Effective MQ Auditing
IBM (Websphere) MQ is an established and trusted messaging solution used as a core component in many deployments worldwide. Whilst it has a rich history the product continues to evolve such that it can be deployed in the latest cloud and container deployments. We would like to pay tribute to the team for continuing their excellent work.
In this blog we will cover how to effectively audit your trusted MQ deployments wherever it is deployed, on-premise or in the cloud. It has been produced in conjunction with our colleagues at Syntegrity Solutions (specifically Neil Casey). We will describe what facilities are provided by MQ to enable auditing and show how these services can be harnessed using Square Bubble and Splunk.
First let us consider why this is important. MQ is a core component in numerous critical systems from financial transactions to publishing of sensitive data. It is therefore imperative that the deployment is audited to ensure adequate steps are taken to both manage the environment and be able to detect and validate changes made. This is important from a generic ITIL perspective but can also come under more specific regulations such as PCI/DSS, HIPAA, GDPR or other privacy laws in various jurisdictions.
There are 2 main themes to auditing which we will discuss here, they are concerned with:
- Detecting configuration changes, and
- Policy based config audit which covers more generic patterns to see if config varies from a specific gold standard or defined policy
Detecting Config Changes
MQ readily provides config changes in configuration events (more details from the MQ docs)) published to the SYSTEM.ADMIN.CONFIG.EVENT queue. These events cover objects being created, changed and deleted. However, you have to switch on this capability and have a process running to consume these messages. The messages are also encoded in PCF, an IBM proprietary format. The messages provide details of the config event as well as user and application used to make the change.
For an object change, let us use a trivial example where a queue has its max depth set to 2500, MQ sends 2 messages:
- The object before the change, and
- The object after the change
The reader would then have to process the PCF config event message to determine the state of the attributes both before and after the change in order to see what actual change took place. A bit convoluted but an acceptable approach nonetheless.
There is a further command event that can also be captured to determine what command was used to effect the change. Command events are published to the SYSTEM.ADMIN.COMMAND.EVENT queue. Again, this message is provided in PCF format and a process is required to read this queue. The command, including all parameters, is encoded and needs to be reconstructed, using the applicable lookups. If the command was delivered from runmqsc, it will appear different to the enterred command. However, there is a regular mapping between the two schemes. So the syntax may vary but the more important semantics can be readily determined.

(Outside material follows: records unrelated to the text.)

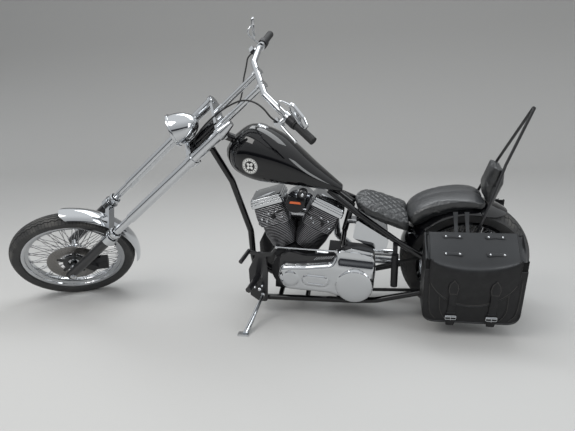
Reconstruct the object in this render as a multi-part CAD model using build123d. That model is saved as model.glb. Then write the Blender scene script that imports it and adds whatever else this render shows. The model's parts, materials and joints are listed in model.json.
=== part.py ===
from build123d import *
from math import acos, asin, atan2, cos, degrees, radians, sin, sqrt
import os

# Chopper motorcycle parked on its side stand, in millimetres.
# It is drawn upright with the rear axle over x = 0, x rearward, y to its right
# and z up, then leaned, pitched and set down on the ground.

# Stance, in degrees
STEER = 31.5
RAKE = 49.8
LEAN = 13.0
LID_SWING = 110.0

# Clearances: a shaft in its bore, a seat on a curved face, a running gap
FIT = 0.1
SEAT = 0.3
RUNNING = 6

# Wheels
FRONT_BEAD = 269
FRONT_TYRE_TALL = 76
FRONT_HALF = 45
FRONT_CROWN = 56
FRONT_RIM_HALF = 31
FRONT_HUB_HALF = 55
FRONT_FLANGE_Y = 34
REAR_BEAD = 230
REAR_TYRE_TALL = 92
REAR_HALF = 100
REAR_CROWN = 150
REAR_RIM_HALF = 74
REAR_HUB_HALF = 100
REAR_FLANGE_Y = 46
TYRE_WALL = 9
RIM_LIP = 14
RIM_WALL = 4
HUB_R = 34
FLANGE_R = 52
SPOKE_R = 2.2
SPOKES_A_SIDE = 20
SPOKE_LEAN = 24
AXLE_R = 12.5
SPACER_R = 19
AXLE_NUT = 35
DISC_R = 146
DISC_THICK = 5
DISC_BORE_R = 21

# Steering head and fork, along the steering axis from the top tree down
HEAD = (-1225.5, 0, 1070.6)
NECK_R = 30
STEM_R = 14
TREE_GAP = 205
TREE_THICK = 32
TOP_TREE_THICK = 16
TREE_WIDE = 62
LOBE_R = 31
TUBE_Y = 131
TUBE_X = -26
TUBE_R = 20.5
SLEEVE_R = 26
SLEEVE_END = 715
AXLE_DROP = 1270
SLIDER_LONG = 389
SLIDER_R = 27
SLIDER_BOSS = 32
COLLAR_R = 38
COLLAR_TALL = 44

# Handlebar on its risers, in fork coordinates
RISER_X = -8
RISER_Y = 55
RISER_R = 15
RISER_TALL = 285
BAR_R = 15.9
BAR_BEND = (-14, 134)
BAR_KNEE = (22, 255, 30)
BAR_END = (112, 440, 78)
GRIP_R = 18.5
GRIP_LONG = 112
SWITCH_R = 25
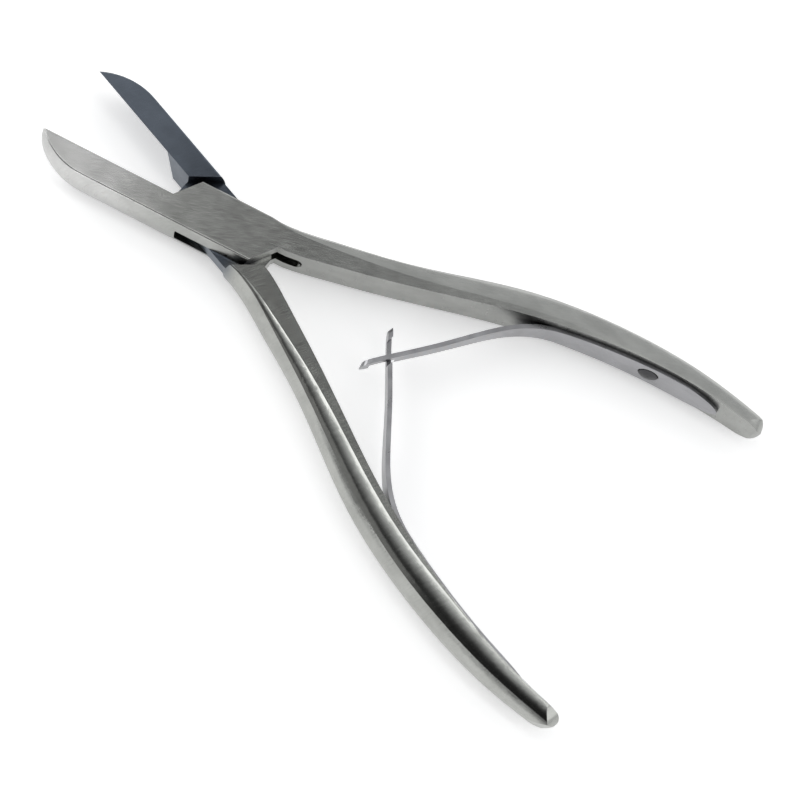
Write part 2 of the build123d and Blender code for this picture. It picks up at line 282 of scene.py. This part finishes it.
nodes["Background"].inputs["Color"].default_value = WORLD_COLOUR


def lamp(name, location, target, size, power):
    """Rectangular lamp that faces the target; power is in watts."""
    data = bpy.data.lights.new(name, "AREA")
    data.shape = "RECTANGLE"
    data.size, data.size_y = size
    data.energy = power
    obj = bpy.data.objects.new(name, data)
    obj.location = location
    aim = Vector(target) - Vector(location)
    obj.rotation_euler = aim.to_track_quat("-Z", "Y").to_euler()
    bpy.context.collection.objects.link(obj)


def panel(name, across, along, radiance):
    """Overhead box that fills these angles, in degrees from straight up, towards +X and +Y."""
    (x0, x1), (y0, y1) = [[math.tan(math.radians(a)) for a in pair] for pair in (across, along)]
    place = (MIDDLE[0] + (x0 + x1) / 2, (y0 + y1) / 2, PANEL_HEIGHT)
    area = (x1 - x0) * (y1 - y0)
    lamp(name, place, (*place[:2], 0), (x1 - x0, y1 - y0), radiance * math.pi * area)


lamp("left", (-1.6, -0.1, 0.9), MIDDLE, (1.6, 1.0), 11)
lamp("right", (1.6, 0.3, 0.9), MIDDLE, (1.6, 1.0), 3)
lamp("front_left", (-1.1, -1.5, 1.3), MIDDLE, (1.2, 1.2), 1.3)
lamp("edge", (-0.02, -0.314, 0.121), (-0.01, 0, 0.008), (0.12, 0.06), 0.12)
panel("strip", (-28, 35), (5.5, 11.5), 2.2)
panel("blade_box", (-28, -16), (12, 30), 0.55)
panel("grip_box", (-1, 25), (23, 31), 0.65)

# Camera
camera = bpy.data.objects.new("camera", bpy.data.cameras.new("camera"))
bpy.context.collection.objects.link(camera)
right = Vector(CAMERA_RIGHT).normalized()
back = Vector(CAMERA_BACK).normalized()
up = back.cross(right).normalized()
right = up.cross(back)
axes = Matrix((right, up, back)).transposed().to_4x4()
stand = Matrix.Translation(CAMERA_PLACE) @ axes
camera.matrix_world = Matrix.Rotation(CAMERA_TURN, 4, "Z") @ stand
camera.data.sensor_width = SENSOR_WIDTH
camera.data.lens = LENS
camera.data.clip_start = 0.01
bpy.context.scene.camera = camera

bpy.context.scene.view_settings.view_transform = "Standard"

Lets see how this example may be presented:
MQ Event Explorer
The figure above shows both the command and config events in the Square Bubble MQ Event Explorer in Splunk. The messages from top to bottom are in reverse chronological order (older messages are lower). We can see the command event to change the max depth for the named queue being submitted on the fourth row. The reason field is set to “COMMAND MQSC” so the command is from a runmqsc shell, however, the command is displayed in the PCF lexicon. What follows the command event are 2 config events representing the before and after state of the queue object, in this case DEV.QUEUE.1, as defined in the object name field. In between these events, is a generated event (generated by Square Bubble) which shows the actual change made. This event shows the max depth was changed from 3500 to 2500. Having the change summary event available makes it much easier for the reader to see what change has been made.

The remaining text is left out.